On November 27, the Centers for Medicare & Medicaid Services ("CMS") published in the Federal Register a final rule and proposed rule that each aim to increase the transparency of hospital and insurer prices. The Medicare and Medicaid Programs: CY 2020 Hospital Outpatient PPS Policy Changes and Payment Rates and Ambulatory Surgical Center Payment System Policy Changes and Payment Rates. Price Transparency Requirements for Hospitals to Make Standard Charges Public Final Rule ("Final Rule"), effective January 1, 2021, requires hospitals to provide patients with easily accessible information about standard charges, including payerspecific negotiated rates for items and services offered. The companion Transparency in Coverage Proposed Rule ("Proposed Rule") would require issuers and health plans to publish provider-specific negotiated rates and give members personalized out-of-pocket cost estimates.
The two regulations represent the latest effort in the Administration's push to increase price transparency in the healthcare sector. They were issued in response to the President's June 2019 executive order entitled "Improving Price and Quality Transparency in American Healthcare to Put Patients First," which called for an end to "opaque pricing structures" and advocated for "[m]aking meaningful price and quality information more broadly available to more Americans."

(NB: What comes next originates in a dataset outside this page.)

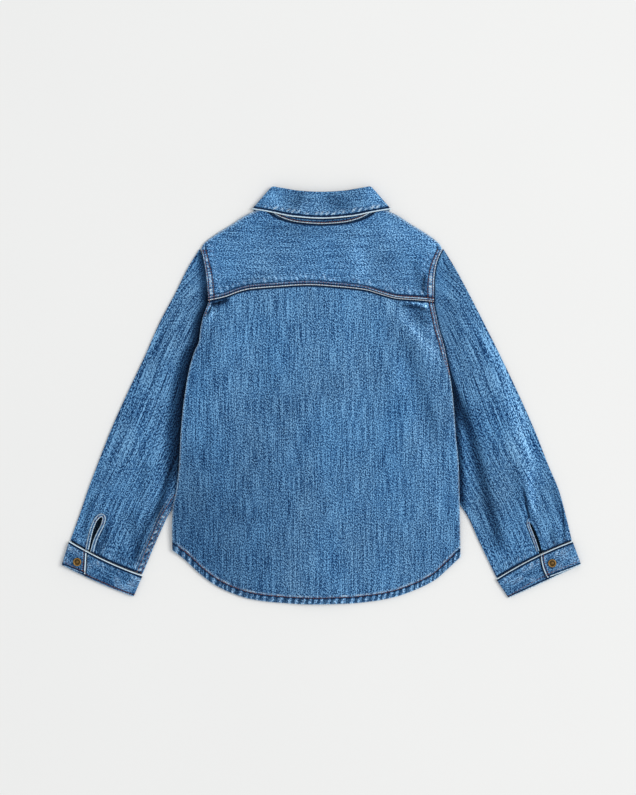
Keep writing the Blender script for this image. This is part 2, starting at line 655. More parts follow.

Mandated Disclosure Requirements for Hospitals
Publication of All Standard Charges (45 C.F.R. 180.50)
Every hospital in the United States must publish a machine-readable list of "standard charges" for each item or service provided in the hospital inpatient setting or outpatient department setting. "Standard charges" include:
- Gross charge;
- Payer-specific negotiated charge (with third party payer and plan identified);
- De-identified minimum negotiated charge;
- De-identified maximum negotiated charge; and
- Discounted cash price, if applicable.
Final Rule 180.50(b)(2)-(6). Hospitals must also include a description of each item or service provided and any code used by the hospital for the purposes of accounting or billing for the item or service. Final Rule 180.50(b)(7).
The data file must be "easily accessible," meaning available free of charge, accessible without having to register or establish a user account or password, accessible without having to submit personal identifying information, and digitally searchable. Final Rule 180.50(d)(3).
Publication of Charges for "Shoppable Services" (45 C.F.R. 180.60)
In an effort to empower consumers, the Final Rule also mandates that hospitals display payerspecific negotiated rates and discounted cash prices for a limited set of 300 "shoppable services" in an easy-to-read format.
"Shoppable services" are those that can be scheduled by a consumer in advance, such as spinal fusion and major joint replacement. 84 Fed. Reg. 65571-72 tbl.3, 180.20. They include 70 CMS-specified services, plus as many additional hospital-selected shoppable services as necessary for at least 300 services total. Final Rule 180.60(a)(1). If a hospital does not provide 300 shoppable services, it must provide standard charges for whatever services it does provide. Final Rule 180.60(a)(1)(ii). Charge information must include charges for corresponding "ancillary services" provided in conjunction with each shoppable primary service. Final Rule 180.60(b). If the hospital does not offer a discounted cash price, it must list its undiscounted gross charge. Final Rule 180.60(b)(4).
Hospitals can meet the requirements of Section 180.60 by offering an easily accessible, consumer-friendly list that is searchable by service description, billing code, and payer. Final Rule 180.60(d)(3). Alternatively, hospitals can offer an online price estimator tool that allows patients to instead "obtain an estimate of the amount they will be obligated to pay." Final Rule 180.60(a)(2)(ii). This tool must be "prominently displayed" on the provider's website. Final Rule 180.60(a)(2)(iii).
Monitoring, Enforcement, and Appeals (45 C.F.R. 180.70-180.110)
If CMS concludes that a hospital is noncompliant with one or more of these requirements, CMS may provide a written warning notice, request a corrective action plan, or impose a civil monetary penalty of up to $300 per day and publicize the penalty on a CMS website.
Proposed Transparency Rule for Health Plans
In addition to the above Final Rule, the Administration released a proposed rule, which, if finalized, would require health plans, including employer-based plans and group and individual plans, to make cost sharing information available to consumers before they visit a provider. Insurers would need to create online tools to allow consumers to calculate the amount of their estimated out-of-pocket costs for all services, including any deductible they may owe. Proposed Rule 26 C.F.R. 54.9815-2715A(b); 29 C.F.R. 2590.715-2715A(b); 45 C.F.R. 147.210(b). Plans would also be required to disclose in-network provider negotiated rates and historical outof-network allowed amounts on their public websites. Proposed Rule 26 C.F.R. 54.98152715A(c); 29 C.F.R. 2590.715-2715A(c); 45 C.F.R. 147.210(c).
Comments to the proposed rule are due on January 27, 2020.